Even though the function graph above is not realizable yet, it is useful as is. Function graphs of this type can be referred to as function graph template.

From this function graph template, we have two distinct paths – two different composed functions to be created. If we traverse each path from the coordinate, we see two composed function templates. They are, in pseudo-code form:

long->U->long->F->String
long->U->long->L->String

When decomposed further, these composed function templates yield a more specific function template for each function in the flow which must be individually assignable from the available functions in the runtime.

long->U->long
long->F->String
long->L->String

So long as the runtime library has a matching function available for the function name and type signature, it is possible to realize a usable mapping function at runtime.

Binding a Template

The explanations above avoided talking about function naming directly in order to focus on the data flow and type semantics of function graphs. However, you may have functions which are actually named U, F, and L in your library which have the same type signatures.
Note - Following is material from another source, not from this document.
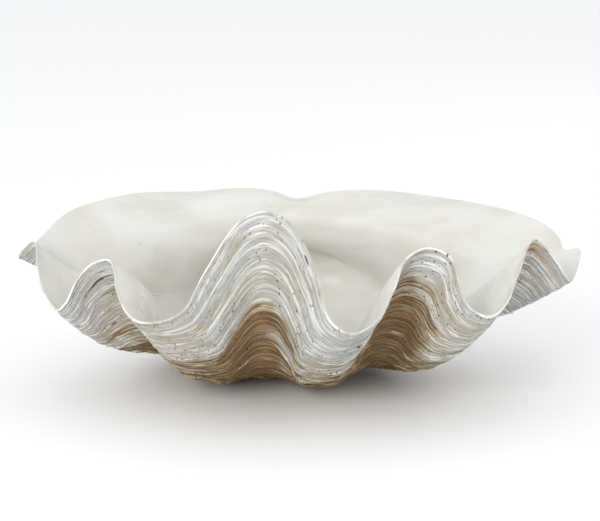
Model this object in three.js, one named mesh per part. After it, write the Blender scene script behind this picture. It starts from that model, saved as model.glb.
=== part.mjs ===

In Java, these might look like

long U(long input) ...
String F(long input) ...
String L(long input) ...

In this case, it would be possible to bind the example function graph template above using simple function name resolution to method (or static functions if you prefer) names. If the call to bind the function graph template was successful, the result would be called a Lambda, which could be used just like any other function at runtime.

The function placeholders in the examples above can be satisfied by any function instance that fits the type signatures. Further, how these functions are realized at runtime are ultimately left to the individual data mapping libraries. Each library supports a set of loadable functions that can be asked for by name. How this name is resolved to an actual function is not limited to simple name-based lookup as described above.